* start *
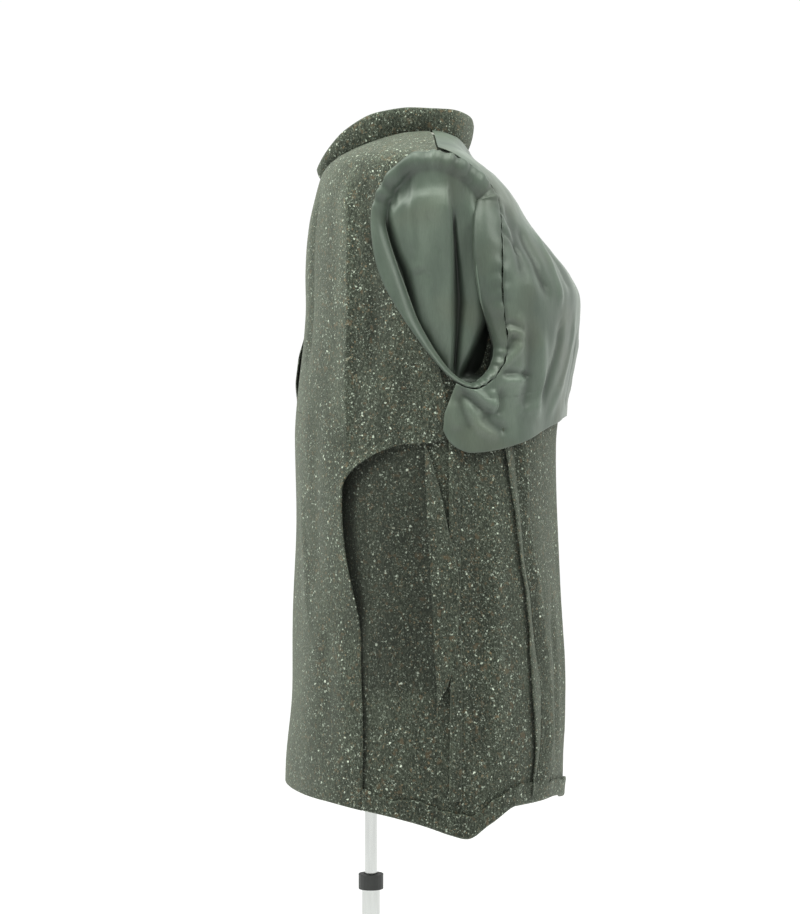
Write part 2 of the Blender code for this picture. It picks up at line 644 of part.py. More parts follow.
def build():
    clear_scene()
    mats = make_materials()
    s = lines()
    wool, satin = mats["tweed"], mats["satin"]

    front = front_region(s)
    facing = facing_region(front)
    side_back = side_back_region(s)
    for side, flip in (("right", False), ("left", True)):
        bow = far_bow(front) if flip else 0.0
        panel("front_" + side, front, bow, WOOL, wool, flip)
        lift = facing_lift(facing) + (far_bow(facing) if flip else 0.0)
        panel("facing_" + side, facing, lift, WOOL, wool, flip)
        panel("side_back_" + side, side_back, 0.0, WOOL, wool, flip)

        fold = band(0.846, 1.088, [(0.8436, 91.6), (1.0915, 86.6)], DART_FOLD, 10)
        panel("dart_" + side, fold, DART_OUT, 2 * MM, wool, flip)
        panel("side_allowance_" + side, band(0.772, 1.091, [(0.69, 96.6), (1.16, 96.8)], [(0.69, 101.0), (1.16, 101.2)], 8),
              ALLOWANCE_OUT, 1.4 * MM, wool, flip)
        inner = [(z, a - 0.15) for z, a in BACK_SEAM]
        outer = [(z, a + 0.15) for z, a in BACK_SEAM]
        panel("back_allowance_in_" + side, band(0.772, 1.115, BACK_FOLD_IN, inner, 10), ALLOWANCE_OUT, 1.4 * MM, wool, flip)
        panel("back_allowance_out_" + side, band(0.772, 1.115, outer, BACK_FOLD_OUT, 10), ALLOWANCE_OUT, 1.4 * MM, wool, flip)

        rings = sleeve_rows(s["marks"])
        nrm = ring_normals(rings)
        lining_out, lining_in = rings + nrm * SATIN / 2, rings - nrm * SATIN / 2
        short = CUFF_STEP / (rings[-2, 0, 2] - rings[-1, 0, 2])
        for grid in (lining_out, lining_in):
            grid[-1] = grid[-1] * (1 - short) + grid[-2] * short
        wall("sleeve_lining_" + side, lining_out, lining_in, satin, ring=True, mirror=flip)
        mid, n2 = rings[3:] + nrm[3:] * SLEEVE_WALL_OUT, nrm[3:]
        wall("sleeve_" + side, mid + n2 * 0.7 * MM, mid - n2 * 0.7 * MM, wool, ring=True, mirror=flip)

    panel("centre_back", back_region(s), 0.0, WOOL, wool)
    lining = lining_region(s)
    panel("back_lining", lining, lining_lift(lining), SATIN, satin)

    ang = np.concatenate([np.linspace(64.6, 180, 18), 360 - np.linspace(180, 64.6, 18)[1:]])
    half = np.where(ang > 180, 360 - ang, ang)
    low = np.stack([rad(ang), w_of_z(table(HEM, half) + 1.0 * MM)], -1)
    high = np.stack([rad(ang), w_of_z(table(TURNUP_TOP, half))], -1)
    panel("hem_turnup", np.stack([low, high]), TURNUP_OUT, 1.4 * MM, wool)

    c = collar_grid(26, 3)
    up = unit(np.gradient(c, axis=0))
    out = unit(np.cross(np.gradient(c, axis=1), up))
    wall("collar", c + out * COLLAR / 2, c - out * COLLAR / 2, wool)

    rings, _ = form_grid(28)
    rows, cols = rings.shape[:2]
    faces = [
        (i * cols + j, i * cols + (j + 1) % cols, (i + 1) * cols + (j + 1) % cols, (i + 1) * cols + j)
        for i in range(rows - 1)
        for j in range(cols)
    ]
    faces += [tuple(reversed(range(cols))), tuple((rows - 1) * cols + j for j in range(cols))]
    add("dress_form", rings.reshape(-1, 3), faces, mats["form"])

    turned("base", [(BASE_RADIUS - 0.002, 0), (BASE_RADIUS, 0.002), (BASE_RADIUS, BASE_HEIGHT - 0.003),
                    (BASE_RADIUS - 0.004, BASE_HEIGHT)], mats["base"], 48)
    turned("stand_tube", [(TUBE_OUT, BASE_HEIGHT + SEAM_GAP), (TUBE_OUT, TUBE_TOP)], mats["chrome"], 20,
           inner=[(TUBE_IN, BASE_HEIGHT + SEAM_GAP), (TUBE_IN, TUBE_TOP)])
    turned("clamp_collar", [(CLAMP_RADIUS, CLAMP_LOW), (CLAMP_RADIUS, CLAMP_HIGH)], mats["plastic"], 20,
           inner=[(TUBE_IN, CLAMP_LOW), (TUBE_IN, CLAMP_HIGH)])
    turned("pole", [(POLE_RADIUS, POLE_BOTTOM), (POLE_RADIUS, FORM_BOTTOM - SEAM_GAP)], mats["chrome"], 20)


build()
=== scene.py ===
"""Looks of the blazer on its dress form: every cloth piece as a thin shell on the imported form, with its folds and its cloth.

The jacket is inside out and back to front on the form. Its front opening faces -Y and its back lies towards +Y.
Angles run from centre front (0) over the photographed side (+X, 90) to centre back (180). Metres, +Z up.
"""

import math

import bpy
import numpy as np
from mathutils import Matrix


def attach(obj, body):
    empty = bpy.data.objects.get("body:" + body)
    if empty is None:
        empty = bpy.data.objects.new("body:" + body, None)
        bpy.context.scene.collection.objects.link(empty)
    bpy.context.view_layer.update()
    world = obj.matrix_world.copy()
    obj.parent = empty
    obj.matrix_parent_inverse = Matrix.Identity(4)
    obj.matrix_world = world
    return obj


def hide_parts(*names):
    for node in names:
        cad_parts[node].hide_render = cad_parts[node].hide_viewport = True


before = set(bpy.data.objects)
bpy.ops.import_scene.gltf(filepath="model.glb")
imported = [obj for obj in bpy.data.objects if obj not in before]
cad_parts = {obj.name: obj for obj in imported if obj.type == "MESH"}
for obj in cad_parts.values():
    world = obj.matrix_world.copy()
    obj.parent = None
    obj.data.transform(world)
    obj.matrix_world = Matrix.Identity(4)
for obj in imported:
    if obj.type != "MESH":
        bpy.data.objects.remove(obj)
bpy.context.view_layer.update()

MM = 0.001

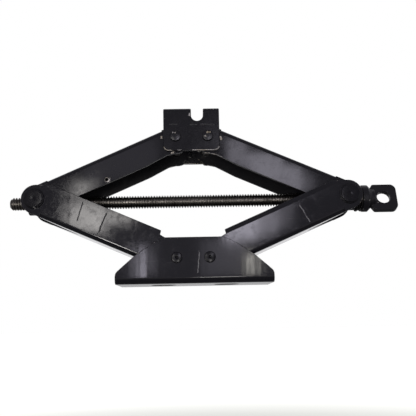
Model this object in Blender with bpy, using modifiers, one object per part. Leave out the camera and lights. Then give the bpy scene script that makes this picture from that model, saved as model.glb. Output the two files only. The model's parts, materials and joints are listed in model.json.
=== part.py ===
* end *
Given problem: Output exactly one stretch of the listing: from the line containing "0.002), (BASE_RADIUS, BASE_HEIGHT" through the line containing "cad_parts[node].hide_render = cad_parts[node].hide_viewport", both end lines included.

Output below:
    turned("base", [(BASE_RADIUS - 0.002, 0), (BASE_RADIUS, 0.002), (BASE_RADIUS, BASE_HEIGHT - 0.003),
                    (BASE_RADIUS - 0.004, BASE_HEIGHT)], mats["base"], 48)
    turned("stand_tube", [(TUBE_OUT, BASE_HEIGHT + SEAM_GAP), (TUBE_OUT, TUBE_TOP)], mats["chrome"], 20,
           inner=[(TUBE_IN, BASE_HEIGHT + SEAM_GAP), (TUBE_IN, TUBE_TOP)])
    turned("clamp_collar", [(CLAMP_RADIUS, CLAMP_LOW), (CLAMP_RADIUS, CLAMP_HIGH)], mats["plastic"], 20,
           inner=[(TUBE_IN, CLAMP_LOW), (TUBE_IN, CLAMP_HIGH)])
    turned("pole", [(POLE_RADIUS, POLE_BOTTOM), (POLE_RADIUS, FORM_BOTTOM - SEAM_GAP)], mats["chrome"], 20)


build()
=== scene.py ===
"""Looks of the blazer on its dress form: every cloth piece as a thin shell on the imported form, with its folds and its cloth.

The jacket is inside out and back to front on the form. Its front opening faces -Y and its back lies towards +Y.
Angles run from centre front (0) over the photographed side (+X, 90) to centre back (180). Metres, +Z up.
"""

import math

import bpy
import numpy as np
from mathutils import Matrix


def attach(obj, body):
    empty = bpy.data.objects.get("body:" + body)
    if empty is None:
        empty = bpy.data.objects.new("body:" + body, None)
        bpy.context.scene.collection.objects.link(empty)
    bpy.context.view_layer.update()
    world = obj.matrix_world.copy()
    obj.parent = empty
    obj.matrix_parent_inverse = Matrix.Identity(4)
    obj.matrix_world = world
    return obj


def hide_parts(*names):
    for node in names:
        cad_parts[node].hide_render = cad_parts[node].hide_viewport = True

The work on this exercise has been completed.